The combination of financial encumbrance, write-off status, and stolen vehicle verification in a single searchable register represents a significant policy achievement for consumer protection in Australia’s personal property market.
Conclusion
The most expensive mistake you can make when buying a used car in Australia is skipping the one check that costs almost nothing. A PPSR search takes two minutes and delivers peace of mind that no test drive or visual inspection ever could. If you have questions about a result or need guidance on any step of the process, reach out to us and we will help you straight away.
FAQs:
How do I know if a car has outstanding finance in Australia?
You can run a PPSR search using the vehicle’s VIN number. Any active security interests registered by lenders will appear in the instant results report.
What happens if I buy a car with outstanding finance?
The lender retains repossession rights over the vehicle. If the original borrower defaults, the car can be repossessed even if ownership has been transferred.
Is it legal to sell a car with outstanding finance in Australia?
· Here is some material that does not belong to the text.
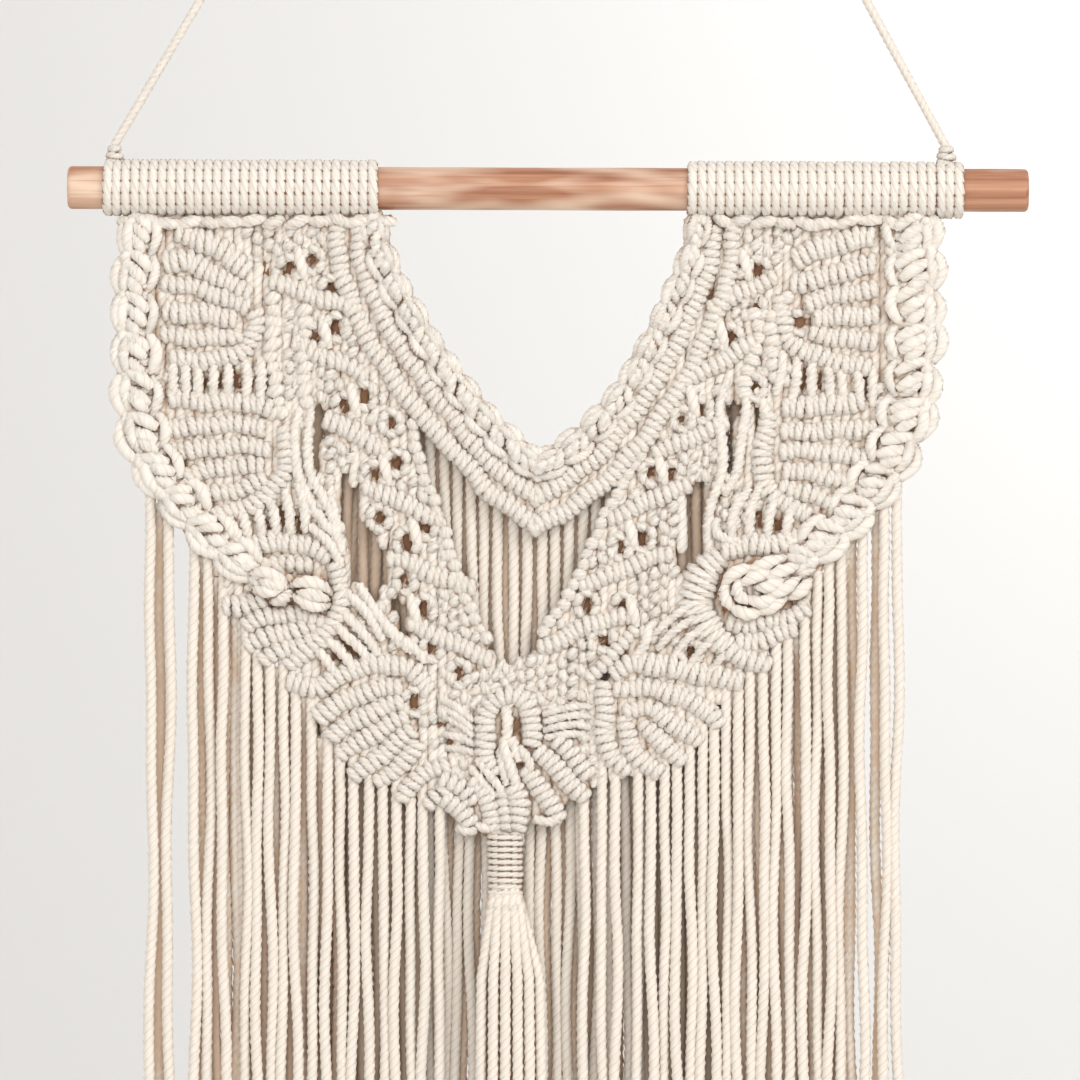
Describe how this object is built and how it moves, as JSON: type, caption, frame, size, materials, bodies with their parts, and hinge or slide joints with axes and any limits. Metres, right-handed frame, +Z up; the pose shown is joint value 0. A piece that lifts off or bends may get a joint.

It is not illegal to sell a car with outstanding finance, but it is considered misleading conduct if the seller does not disclose it to the buyer before the sale.
Does a PPSR check show all types of car finance?
Yes. A PPSR vehicle search shows all registered security interests, including personal loans, chattel mortgages, and dealer finance agreements.
How quickly do PPSR search results come back?
PPSR search results are delivered almost instantly after entering the VIN, along with a downloadable report confirming the vehicle’s status.
Can I get a refund if I already bought a car with undisclosed finance?
Your legal recourse is against the seller under consumer protection laws, and recovery depends on the seller’s circumstances and willingness to resolve the issue.